We use $Q_1$ to select the action and $Q_2$ to evaluate it (or vice versa, alternating randomly).

</>Implementation

import numpy as np
from collections import defaultdict

class DoubleQLearning:
    """Double Q-learning to address maximization bias."""

    def __init__(self, n_actions, alpha=0.1, gamma=0.99, epsilon=0.1):
        self.n_actions = n_actions
        self.alpha = alpha
        self.gamma = gamma
        self.epsilon = epsilon

        # Two independent Q-tables
        self.Q1 = defaultdict(lambda: np.zeros(n_actions))
        self.Q2 = defaultdict(lambda: np.zeros(n_actions))

    def select_action(self, state):
        """Epsilon-greedy using sum of both Q-functions."""
        if np.random.random() < self.epsilon:
            return np.random.randint(self.n_actions)
        # Use average of Q1 and Q2 for action selection
        q_combined = self.Q1[state] + self.Q2[state]
        return np.argmax(q_combined)

    def update(self, state, action, reward, next_state, done):
        """Double Q-learning update."""
        # Randomly choose which Q to update
        if np.random.random() < 0.5:
            # Update Q1, use Q2 for evaluation
            if done:
                target = reward
            else:
                # Select best action according to Q1
                best_action = np.argmax(self.Q1[next_state])
                # Evaluate using Q2
                target = reward + self.gamma * self.Q2[next_state][best_action]

            td_error = target - self.Q1[state][action]
            self.Q1[state][action] += self.alpha * td_error
        else:
            # Update Q2, use Q1 for evaluation
            if done:
                target = reward
            else:
                # Select best action according to Q2
                best_action = np.argmax(self.Q2[next_state])
                # Evaluate using Q1
                target = reward + self.gamma * self.Q1[next_state][best_action]

            td_error = target - self.Q2[state][action]
            self.Q2[state][action] += self.alpha * td_error

        return td_error

    def get_q_values(self, state):
        """Return averaged Q-values."""
        return (self.Q1[state] + self.Q2[state]) / 2

Demonstrating Maximization Bias

</>Implementation

def maximization_bias_experiment():
    """
    The 'maximization bias example' from Sutton & Barto.

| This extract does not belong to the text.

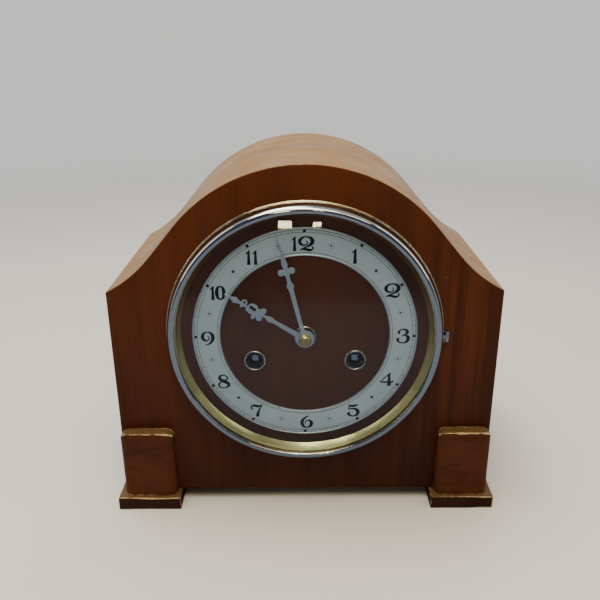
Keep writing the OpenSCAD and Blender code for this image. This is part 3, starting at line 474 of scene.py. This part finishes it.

    A simple MDP where maximization bias is clearly visible:
    - State A has two actions: LEFT (goes to terminal, reward 0)
                              RIGHT (goes to state B, reward 0)
    - State B has many actions, all leading to terminal with
      reward ~ N(-0.1, 1) (mean -0.1, std 1)

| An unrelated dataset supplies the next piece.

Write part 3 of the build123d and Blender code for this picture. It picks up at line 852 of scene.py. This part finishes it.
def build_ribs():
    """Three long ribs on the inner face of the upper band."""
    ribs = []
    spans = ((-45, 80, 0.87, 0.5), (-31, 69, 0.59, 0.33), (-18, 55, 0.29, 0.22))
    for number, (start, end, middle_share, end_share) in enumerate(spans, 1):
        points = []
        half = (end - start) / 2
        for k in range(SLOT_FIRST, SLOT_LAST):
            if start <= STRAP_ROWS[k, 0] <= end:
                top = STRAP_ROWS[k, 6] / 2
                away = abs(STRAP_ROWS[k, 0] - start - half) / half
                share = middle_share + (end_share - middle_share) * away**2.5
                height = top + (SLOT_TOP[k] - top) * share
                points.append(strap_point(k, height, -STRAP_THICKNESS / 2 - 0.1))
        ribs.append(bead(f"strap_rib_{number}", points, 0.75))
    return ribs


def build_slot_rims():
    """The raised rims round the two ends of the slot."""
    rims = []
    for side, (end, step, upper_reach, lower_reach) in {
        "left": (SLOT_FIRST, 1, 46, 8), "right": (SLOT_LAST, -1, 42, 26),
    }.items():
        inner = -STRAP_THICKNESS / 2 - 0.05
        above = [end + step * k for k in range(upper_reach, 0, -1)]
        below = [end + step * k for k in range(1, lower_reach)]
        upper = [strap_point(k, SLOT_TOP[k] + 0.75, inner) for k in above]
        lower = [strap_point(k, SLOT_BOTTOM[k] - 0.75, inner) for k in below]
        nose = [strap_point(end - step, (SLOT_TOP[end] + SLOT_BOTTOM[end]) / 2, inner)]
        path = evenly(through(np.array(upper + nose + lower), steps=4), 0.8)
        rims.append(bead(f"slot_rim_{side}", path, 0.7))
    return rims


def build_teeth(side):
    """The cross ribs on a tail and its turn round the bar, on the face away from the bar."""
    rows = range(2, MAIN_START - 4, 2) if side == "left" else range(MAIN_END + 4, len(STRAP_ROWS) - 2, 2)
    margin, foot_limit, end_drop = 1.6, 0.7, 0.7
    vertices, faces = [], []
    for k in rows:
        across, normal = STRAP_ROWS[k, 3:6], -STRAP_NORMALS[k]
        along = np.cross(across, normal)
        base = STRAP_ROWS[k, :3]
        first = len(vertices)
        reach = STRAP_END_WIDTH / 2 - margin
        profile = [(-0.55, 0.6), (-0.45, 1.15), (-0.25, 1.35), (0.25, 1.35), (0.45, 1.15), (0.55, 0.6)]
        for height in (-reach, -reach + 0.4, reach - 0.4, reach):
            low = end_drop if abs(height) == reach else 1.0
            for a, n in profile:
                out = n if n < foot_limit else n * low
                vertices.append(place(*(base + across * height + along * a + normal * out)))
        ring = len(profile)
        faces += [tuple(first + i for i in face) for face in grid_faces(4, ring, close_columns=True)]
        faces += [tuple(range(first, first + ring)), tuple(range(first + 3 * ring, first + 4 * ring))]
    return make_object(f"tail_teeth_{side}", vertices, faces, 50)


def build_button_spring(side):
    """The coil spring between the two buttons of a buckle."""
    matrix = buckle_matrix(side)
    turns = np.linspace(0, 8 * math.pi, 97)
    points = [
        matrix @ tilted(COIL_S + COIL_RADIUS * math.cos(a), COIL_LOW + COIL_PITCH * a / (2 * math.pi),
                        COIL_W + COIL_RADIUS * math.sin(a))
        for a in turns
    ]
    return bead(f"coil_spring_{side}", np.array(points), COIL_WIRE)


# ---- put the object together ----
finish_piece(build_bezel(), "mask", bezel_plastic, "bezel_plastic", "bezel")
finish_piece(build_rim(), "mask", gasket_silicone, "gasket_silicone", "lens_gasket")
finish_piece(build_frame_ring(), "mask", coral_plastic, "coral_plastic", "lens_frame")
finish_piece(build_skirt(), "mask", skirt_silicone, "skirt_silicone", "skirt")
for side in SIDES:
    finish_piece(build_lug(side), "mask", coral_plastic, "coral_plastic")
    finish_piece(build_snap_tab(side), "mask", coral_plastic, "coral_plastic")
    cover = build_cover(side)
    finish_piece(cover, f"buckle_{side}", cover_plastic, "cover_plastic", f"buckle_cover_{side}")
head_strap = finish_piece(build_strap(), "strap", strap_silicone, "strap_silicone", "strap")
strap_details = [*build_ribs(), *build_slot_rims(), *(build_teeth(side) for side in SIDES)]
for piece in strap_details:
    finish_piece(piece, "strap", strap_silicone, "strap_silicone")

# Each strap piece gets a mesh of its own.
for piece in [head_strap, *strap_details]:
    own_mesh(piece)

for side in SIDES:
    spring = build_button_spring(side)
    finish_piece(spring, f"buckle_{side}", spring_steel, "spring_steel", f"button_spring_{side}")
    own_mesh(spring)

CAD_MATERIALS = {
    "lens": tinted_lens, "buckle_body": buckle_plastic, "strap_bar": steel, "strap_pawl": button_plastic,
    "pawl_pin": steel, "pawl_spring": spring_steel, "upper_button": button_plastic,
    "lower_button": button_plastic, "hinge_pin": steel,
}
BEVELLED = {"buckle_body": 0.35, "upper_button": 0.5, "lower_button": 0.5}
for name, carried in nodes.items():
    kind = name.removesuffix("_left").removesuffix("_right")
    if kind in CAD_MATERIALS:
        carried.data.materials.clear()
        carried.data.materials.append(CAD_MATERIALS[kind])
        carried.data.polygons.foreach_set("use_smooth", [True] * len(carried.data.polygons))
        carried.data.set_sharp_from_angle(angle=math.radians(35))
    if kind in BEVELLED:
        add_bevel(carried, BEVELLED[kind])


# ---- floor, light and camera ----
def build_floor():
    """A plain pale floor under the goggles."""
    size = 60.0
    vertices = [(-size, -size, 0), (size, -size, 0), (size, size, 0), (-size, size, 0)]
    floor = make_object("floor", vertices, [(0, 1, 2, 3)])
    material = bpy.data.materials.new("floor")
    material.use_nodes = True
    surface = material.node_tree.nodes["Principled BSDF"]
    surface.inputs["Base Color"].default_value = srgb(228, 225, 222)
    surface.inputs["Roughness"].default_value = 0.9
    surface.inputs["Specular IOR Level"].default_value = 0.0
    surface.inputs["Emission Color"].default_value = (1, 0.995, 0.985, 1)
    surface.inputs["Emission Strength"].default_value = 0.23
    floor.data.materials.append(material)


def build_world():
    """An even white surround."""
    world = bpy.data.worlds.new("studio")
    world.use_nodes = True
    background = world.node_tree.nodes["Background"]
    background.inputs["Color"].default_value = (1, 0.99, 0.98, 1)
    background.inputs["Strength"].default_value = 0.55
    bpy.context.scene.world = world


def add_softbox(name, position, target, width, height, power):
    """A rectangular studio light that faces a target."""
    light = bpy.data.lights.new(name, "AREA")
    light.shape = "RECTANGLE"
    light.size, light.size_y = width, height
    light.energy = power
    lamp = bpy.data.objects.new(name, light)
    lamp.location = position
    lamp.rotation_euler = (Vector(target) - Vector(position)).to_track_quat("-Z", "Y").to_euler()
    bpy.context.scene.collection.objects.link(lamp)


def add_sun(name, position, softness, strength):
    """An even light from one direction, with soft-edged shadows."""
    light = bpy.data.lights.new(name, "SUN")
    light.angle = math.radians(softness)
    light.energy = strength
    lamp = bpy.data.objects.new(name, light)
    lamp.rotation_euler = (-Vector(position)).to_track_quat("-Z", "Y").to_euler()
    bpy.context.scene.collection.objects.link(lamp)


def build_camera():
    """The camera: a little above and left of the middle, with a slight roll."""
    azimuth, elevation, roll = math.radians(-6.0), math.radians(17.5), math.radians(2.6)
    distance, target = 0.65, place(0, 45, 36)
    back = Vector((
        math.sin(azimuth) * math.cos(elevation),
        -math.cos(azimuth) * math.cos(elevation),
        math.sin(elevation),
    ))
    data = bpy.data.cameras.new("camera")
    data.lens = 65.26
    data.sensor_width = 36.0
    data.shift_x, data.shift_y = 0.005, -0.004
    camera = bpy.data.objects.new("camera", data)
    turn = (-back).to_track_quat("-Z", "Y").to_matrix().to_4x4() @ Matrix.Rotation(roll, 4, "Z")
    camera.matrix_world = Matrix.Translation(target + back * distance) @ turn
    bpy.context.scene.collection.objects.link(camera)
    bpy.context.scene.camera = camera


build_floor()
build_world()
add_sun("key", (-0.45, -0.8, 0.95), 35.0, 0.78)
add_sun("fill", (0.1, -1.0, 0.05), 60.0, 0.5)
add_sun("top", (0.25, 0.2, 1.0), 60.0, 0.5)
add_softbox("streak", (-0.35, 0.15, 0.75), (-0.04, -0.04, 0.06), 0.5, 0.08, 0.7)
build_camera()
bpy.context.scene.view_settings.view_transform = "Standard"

    The optimal policy is to go LEFT (expected value 0).
    Going RIGHT has expected value -0.1 (the mean of B's rewards).

    Q-learning often learns to go RIGHT because it overestimates
    the value of B (maximization bias).
    Double Q-learning correctly learns to go LEFT.
    """
    n_actions_B = 10  # Many actions in state B

    # Run experiment
    n_runs = 1000
    n_episodes = 300

    qlearning_left_pct = np.zeros(n_episodes)
    double_left_pct = np.zeros(n_episodes)

    for run in range(n_runs):
        Q_standard = {'A': np.zeros(2), 'B': np.zeros(n_actions_B)}
        Q1_double = {'A': np.zeros(2), 'B': np.zeros(n_actions_B)}
        Q2_double = {'A': np.zeros(2), 'B': np.zeros(n_actions_B)}

        for ep in range(n_episodes):
            # Track if agents choose LEFT in state A
            # Standard Q-learning
            if np.random.random() < 0.1:
                action_A = np.random.randint(2)
            else:
                action_A = np.argmax(Q_standard['A'])

            qlearning_left_pct[ep] += (action_A == 0)

            # Execute and update
            if action_A == 0:  # LEFT -> terminal
                Q_standard['A'][0] += 0.1 * (0 - Q_standard['A'][0])
            else:  # RIGHT -> B
                action_B = np.random.randint(n_actions_B)
                reward_B = np.random.normal(-0.1, 1)
                Q_standard['B'][action_B] += 0.1 * (reward_B - Q_standard['B'][action_B])
                Q_standard['A'][1] += 0.1 * (np.max(Q_standard['B']) - Q_standard['A'][1])

            # Double Q-learning (similar logic, alternating updates)
            # ... (implementation details)

    qlearning_left_pct /= n_runs
    double_left_pct /= n_runs

    return qlearning_left_pct, double_left_pct

Practical Recommendations

💡Tip

For tabular Q-learning:

Use a decaying learning rate if you need guarantees
Constant $\alpha = 0.1$ to $0.5$ often works well in practice
Ensure sufficient exploration (don’t decay $\varepsilon$ too fast)
Consider Double Q-learning if you see signs of overestimation

💡Tip

For Q-learning with function approximation:

Use experience replay to break correlations
Use target networks to stabilize bootstrapping
Consider Double DQN to reduce maximization bias
Monitor for signs of divergence (exploding Q-values)
Gradient clipping can help prevent instability

Summary

Issue	Cause	Solution
No convergence	Insufficient exploration	Ensure $\varepsilon > 0$ always or decay slowly
Oscillation	Learning rate too high	Reduce $\alpha$ or use decay
Maximization bias	Max operator + noise	Double Q-learning
Deadly triad	Off-policy + FA + bootstrap	Experience replay, target networks
Divergence	Function approximation errors	Regularization, gradient clipping

Q-learning is powerful, but it requires understanding its limitations:

Tabular + exploration + decaying $\alpha$ = guaranteed convergence to $Q^*$
Add function approximation = potential instability (deadly triad)
Maximization bias exists even in tabular settings
Double Q-learning addresses maximization bias
Experience replay + target networks address the deadly triad

Understanding these issues prepares you for Deep Q-Networks and beyond, where these challenges become central to making algorithms work.